Dentro do seu conceito, Mbembe classifica três características fundamentais para o pleno funcionamento do necropoder – que é uma formação própria da violência – tomando como base de exemplo real os conflitos na região de Gaza e Cisjordânia: Fragmentação territorial, Soberania Vertical & Terra arrasada. Com base nessa classificação por ele exposta, o necropoder atua separando os territórios da colônia, implantando uma narrativa de domínio vertical, de tal forma que a metáfora do topo, é frequentemente exibida, criando cada vez mais novos espaços de violência, deixando marcas profundas no cenário geográfico dessas regiões, empurrando comunidades, favelas e outros espaços de ocupação habitacional ao caos social.

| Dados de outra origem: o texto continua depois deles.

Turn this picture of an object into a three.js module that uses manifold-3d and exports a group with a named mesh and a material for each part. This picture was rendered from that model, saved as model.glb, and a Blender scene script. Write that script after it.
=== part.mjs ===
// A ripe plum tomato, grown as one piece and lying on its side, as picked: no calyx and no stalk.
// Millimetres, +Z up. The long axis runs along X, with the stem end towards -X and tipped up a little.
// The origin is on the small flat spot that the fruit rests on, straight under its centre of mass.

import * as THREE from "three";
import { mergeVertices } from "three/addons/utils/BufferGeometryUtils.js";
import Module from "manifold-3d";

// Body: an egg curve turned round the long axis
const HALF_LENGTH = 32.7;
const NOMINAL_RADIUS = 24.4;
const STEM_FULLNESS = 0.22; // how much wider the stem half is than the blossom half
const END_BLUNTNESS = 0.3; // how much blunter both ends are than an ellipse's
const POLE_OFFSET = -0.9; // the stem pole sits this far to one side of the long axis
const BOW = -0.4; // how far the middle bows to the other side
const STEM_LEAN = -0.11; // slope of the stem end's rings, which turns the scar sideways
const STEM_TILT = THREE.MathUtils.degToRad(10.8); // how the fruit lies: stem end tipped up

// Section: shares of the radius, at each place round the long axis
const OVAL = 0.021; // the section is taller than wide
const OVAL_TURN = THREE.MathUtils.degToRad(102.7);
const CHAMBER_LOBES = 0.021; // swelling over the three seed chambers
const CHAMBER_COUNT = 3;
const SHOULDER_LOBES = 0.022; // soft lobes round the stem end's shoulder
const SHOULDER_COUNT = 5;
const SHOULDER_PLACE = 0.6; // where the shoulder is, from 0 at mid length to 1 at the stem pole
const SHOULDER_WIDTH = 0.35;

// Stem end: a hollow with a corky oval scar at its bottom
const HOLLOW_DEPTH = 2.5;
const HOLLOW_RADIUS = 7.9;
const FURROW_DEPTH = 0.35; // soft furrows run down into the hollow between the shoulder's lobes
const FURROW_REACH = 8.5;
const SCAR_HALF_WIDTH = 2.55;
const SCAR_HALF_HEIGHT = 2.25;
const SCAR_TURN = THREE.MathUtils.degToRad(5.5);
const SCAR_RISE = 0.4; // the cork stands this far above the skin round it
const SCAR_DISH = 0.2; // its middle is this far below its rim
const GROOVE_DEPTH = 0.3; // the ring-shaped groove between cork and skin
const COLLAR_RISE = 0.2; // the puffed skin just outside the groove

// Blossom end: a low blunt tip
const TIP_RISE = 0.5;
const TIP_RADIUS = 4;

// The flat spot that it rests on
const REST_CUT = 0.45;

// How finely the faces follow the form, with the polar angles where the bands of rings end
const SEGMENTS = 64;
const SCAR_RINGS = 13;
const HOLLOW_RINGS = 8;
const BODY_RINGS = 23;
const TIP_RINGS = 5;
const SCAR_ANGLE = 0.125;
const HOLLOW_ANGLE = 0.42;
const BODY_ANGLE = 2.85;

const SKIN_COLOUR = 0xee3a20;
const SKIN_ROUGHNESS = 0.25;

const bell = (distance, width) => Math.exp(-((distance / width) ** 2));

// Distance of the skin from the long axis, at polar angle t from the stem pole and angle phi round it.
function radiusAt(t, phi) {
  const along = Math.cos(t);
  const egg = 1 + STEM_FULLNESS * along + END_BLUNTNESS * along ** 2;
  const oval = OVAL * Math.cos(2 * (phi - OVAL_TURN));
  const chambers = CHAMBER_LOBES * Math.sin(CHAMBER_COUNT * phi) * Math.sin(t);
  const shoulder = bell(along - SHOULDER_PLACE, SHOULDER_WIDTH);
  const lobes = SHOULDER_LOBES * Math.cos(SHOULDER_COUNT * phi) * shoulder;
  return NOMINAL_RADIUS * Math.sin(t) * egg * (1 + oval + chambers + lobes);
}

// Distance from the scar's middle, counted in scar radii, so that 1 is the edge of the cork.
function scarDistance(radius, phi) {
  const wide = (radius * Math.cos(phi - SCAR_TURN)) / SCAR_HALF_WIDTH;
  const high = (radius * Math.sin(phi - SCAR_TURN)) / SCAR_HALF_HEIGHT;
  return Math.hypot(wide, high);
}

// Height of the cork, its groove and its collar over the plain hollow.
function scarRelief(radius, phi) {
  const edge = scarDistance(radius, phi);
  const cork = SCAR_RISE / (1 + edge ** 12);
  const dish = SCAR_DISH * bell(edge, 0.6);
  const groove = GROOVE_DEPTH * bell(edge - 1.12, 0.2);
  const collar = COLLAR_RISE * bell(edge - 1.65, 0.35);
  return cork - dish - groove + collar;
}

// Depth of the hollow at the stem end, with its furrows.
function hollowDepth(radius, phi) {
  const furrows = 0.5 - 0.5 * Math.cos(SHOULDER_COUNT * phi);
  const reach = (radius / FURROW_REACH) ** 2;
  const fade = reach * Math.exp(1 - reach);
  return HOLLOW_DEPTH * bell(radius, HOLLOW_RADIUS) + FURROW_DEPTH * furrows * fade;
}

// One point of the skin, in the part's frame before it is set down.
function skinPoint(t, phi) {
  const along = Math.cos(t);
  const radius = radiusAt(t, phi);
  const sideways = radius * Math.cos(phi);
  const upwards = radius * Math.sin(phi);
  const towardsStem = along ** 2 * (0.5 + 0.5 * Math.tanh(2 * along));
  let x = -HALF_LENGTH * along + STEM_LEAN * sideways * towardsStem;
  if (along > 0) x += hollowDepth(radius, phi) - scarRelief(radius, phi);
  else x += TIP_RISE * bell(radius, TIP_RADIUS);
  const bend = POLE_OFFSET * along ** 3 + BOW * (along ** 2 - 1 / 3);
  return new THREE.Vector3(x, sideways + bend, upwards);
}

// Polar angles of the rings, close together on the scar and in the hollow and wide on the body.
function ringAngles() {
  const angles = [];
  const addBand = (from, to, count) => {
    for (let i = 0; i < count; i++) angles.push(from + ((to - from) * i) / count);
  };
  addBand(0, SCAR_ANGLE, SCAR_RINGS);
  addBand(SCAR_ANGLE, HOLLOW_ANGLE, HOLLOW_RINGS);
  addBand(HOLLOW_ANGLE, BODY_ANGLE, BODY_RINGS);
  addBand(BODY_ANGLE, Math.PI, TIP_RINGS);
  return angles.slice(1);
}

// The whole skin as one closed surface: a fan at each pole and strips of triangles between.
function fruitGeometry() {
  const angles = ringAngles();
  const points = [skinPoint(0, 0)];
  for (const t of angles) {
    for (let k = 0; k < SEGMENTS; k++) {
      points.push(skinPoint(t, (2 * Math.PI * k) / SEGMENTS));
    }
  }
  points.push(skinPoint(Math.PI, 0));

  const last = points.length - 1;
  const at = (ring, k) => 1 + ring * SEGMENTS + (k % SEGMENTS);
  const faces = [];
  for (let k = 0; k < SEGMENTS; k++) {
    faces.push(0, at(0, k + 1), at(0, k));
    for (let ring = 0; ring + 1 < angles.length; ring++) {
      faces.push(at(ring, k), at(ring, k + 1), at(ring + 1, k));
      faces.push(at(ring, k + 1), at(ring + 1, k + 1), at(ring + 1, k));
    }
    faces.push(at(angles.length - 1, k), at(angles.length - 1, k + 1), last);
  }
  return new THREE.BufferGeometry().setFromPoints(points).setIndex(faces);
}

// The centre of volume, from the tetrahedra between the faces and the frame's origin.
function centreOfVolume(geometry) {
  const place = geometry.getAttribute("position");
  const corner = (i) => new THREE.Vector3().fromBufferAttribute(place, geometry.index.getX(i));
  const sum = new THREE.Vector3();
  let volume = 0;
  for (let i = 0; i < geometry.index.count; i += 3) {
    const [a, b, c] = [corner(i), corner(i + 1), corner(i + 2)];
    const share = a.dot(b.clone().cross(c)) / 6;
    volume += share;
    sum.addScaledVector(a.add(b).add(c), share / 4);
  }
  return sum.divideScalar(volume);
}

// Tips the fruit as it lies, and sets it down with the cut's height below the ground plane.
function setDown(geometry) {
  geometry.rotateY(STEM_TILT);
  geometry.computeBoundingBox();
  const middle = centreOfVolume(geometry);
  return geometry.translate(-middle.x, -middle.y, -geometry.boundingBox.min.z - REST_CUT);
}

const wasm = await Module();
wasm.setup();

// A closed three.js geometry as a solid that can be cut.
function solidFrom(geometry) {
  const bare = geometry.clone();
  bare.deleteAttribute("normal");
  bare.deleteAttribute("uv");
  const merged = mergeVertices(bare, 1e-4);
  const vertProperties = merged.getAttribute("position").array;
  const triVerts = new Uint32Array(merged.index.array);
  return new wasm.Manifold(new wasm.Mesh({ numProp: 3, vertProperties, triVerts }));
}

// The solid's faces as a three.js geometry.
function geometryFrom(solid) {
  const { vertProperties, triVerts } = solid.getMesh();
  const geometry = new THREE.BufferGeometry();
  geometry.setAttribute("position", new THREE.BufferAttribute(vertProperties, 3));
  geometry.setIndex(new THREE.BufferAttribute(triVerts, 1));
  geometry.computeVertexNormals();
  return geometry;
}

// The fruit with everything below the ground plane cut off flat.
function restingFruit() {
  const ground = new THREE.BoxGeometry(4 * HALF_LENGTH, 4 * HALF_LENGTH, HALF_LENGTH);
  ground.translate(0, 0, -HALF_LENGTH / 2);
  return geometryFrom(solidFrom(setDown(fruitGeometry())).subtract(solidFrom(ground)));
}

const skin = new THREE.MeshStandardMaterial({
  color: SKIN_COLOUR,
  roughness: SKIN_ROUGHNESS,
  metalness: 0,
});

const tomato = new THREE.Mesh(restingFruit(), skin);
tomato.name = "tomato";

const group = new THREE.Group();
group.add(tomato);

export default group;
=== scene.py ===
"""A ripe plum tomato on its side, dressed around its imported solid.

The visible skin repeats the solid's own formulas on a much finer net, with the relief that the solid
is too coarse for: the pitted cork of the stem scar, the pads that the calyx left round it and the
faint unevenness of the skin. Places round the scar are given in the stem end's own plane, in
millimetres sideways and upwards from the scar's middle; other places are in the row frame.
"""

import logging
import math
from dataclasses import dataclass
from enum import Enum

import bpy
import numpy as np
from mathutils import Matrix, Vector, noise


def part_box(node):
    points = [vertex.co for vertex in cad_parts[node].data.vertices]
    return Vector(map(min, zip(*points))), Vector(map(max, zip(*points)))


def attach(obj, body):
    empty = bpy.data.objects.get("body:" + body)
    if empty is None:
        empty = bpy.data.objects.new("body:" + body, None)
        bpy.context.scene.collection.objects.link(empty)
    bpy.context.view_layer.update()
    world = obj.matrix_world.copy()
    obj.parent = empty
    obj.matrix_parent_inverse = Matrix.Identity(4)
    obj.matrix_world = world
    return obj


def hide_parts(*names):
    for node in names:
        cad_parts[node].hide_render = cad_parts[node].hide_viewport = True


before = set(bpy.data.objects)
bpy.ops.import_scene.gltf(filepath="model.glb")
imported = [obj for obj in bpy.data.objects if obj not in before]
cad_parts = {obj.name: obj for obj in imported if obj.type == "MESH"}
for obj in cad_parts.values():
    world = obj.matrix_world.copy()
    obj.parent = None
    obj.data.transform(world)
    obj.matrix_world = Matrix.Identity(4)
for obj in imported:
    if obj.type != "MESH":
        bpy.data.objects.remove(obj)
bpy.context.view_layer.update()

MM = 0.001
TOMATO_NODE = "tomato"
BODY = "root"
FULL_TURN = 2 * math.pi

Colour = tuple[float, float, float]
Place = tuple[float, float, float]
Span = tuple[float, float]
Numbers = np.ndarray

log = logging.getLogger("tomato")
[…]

Seguindo essa linha inquietante da marginalização de grupos e pessoas, são muitos os discursos que fortalecem a pseudo ideia de que há lugares subalternizados e que por essa razão podem ser atacados em prol do ‘’bem comum’’. Discursos inflados, revestidos de ódio, são usados por numerosos políticos, e isso podemos notar melhor no nicho mais conservador e radical, para validarem massacres e ataques diversos. Ao observarmos o cenário carcerário no Brasil, é possível ver a necropolítica atuando em todas as unidades prisionais. O tratamento da população carcerária, com punições com foco na privação da liberdade, a superlotação das cadeias e baixas condições sanitárias são reflexos disso. Dois outros exemplos de necropolítica podem ser observados durante todo o período que compreendeu a ditadura militar, período esse em que tivemos a normalização da violência por meio do necropoder, e durante todo o período pandêmico no Brasil.

O vírus, COVID-19, apesar de não escolher categoria social, chegou de forma diferente para populações menos favorecidas. Dessa forma, é de certo afirmar que a população negra, assim como também outros grupos minoritários, são os mais atingidos por essa política de morte.

Para Mbembe, a necropolítica não se dá só por uma instrumentalização da vida, mas também pela aniquilação dos corpos. Não é só deixar morrer, é fazer morrer também. Compreender como funciona o conceito trazido por Mbembe é importante para entendermos como se comportou e como se comporta a sociedade brasileira, tendo em vista que somos um reflexo do nosso cenário político. O Estado, por vezes, adota em sua base estrutural a política da morte, o uso ilegítimo da força, seja essa força por meio da ação desenfreada da polícia ou de grupos criminosos patrocinados pelo Estado opressor.